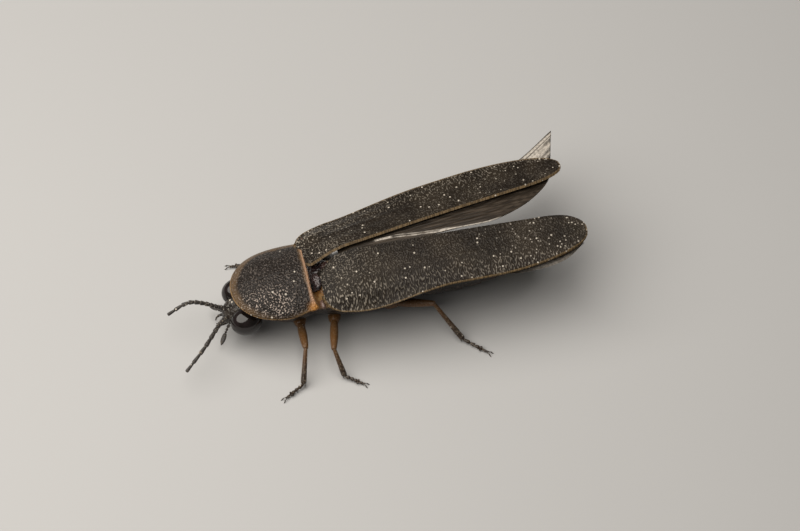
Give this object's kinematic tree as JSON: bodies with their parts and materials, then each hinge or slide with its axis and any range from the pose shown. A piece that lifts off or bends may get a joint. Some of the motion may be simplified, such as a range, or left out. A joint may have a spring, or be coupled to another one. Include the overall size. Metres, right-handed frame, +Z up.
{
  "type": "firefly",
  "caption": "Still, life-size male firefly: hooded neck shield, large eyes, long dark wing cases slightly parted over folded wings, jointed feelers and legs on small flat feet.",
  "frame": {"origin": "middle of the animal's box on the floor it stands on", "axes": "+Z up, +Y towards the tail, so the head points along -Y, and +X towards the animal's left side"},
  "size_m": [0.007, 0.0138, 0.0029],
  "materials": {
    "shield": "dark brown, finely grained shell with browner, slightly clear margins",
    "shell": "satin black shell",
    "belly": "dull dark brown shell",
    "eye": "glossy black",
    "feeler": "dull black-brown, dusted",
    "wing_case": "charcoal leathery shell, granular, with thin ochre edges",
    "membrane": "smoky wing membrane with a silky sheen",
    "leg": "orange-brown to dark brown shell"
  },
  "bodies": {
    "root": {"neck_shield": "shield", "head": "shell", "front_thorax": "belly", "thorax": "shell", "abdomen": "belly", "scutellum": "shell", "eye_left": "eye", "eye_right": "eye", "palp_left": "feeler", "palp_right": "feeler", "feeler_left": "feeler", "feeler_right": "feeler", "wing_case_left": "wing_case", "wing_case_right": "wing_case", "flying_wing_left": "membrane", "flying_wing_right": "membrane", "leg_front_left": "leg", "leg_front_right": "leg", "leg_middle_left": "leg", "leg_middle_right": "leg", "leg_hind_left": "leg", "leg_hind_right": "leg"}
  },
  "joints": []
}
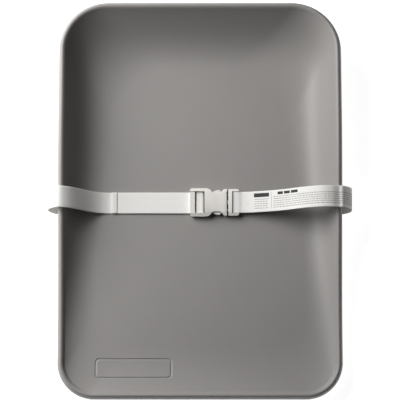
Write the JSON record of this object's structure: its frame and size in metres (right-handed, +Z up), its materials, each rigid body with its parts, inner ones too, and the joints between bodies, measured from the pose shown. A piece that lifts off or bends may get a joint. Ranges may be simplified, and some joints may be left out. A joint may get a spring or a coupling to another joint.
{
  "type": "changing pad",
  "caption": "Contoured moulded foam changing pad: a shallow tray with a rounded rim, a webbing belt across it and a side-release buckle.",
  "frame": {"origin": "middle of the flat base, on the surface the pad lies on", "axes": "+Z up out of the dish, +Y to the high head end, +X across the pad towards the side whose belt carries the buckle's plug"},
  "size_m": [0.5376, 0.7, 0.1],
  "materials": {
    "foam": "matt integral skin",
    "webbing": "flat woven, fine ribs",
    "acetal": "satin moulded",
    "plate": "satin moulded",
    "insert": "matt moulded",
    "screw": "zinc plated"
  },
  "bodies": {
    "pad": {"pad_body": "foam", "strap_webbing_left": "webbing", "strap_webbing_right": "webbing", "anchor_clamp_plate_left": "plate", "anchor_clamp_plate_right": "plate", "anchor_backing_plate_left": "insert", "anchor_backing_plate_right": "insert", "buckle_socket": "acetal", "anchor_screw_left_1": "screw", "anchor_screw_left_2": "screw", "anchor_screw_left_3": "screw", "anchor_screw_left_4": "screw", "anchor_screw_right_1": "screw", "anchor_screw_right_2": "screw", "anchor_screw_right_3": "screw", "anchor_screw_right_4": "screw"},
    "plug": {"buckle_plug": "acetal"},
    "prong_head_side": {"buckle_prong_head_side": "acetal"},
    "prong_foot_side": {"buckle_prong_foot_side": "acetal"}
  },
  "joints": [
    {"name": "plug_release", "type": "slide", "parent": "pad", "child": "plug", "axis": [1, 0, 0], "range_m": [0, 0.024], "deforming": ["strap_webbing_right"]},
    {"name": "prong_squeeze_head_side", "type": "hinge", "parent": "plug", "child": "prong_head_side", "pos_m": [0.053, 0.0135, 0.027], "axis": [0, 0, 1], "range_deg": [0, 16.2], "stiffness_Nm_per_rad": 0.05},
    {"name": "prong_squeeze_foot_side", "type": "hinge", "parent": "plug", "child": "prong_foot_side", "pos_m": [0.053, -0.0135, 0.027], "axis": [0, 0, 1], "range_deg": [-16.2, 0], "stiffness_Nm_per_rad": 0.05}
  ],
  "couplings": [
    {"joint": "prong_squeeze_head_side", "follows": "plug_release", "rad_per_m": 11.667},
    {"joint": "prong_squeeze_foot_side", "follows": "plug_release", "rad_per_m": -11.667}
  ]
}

--

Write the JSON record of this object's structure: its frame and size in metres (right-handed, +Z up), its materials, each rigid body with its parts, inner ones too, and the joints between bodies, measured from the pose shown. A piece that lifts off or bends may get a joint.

**WHAT YOU NEED TO DO:**
Check the data for the word "slide" and pull out the lines that have it.

**TASK OUTPUT:**
Give this object's kinematic tree as JSON: bodies with their parts and materials, then each hinge or slide with its axis and any range from the pose shown. A piece that lifts off or bends may get a joint. Some of the motion may be simplified, such as a range, or left out. A joint may have a spring, or be coupled to another one. Include the overall size. Metres, right-handed frame, +Z up.
    {"name": "plug_release", "type": "slide", "parent": "pad", "child": "plug", "axis": [1, 0, 0], "range_m": [0, 0.024], "deforming": ["strap_webbing_right"]},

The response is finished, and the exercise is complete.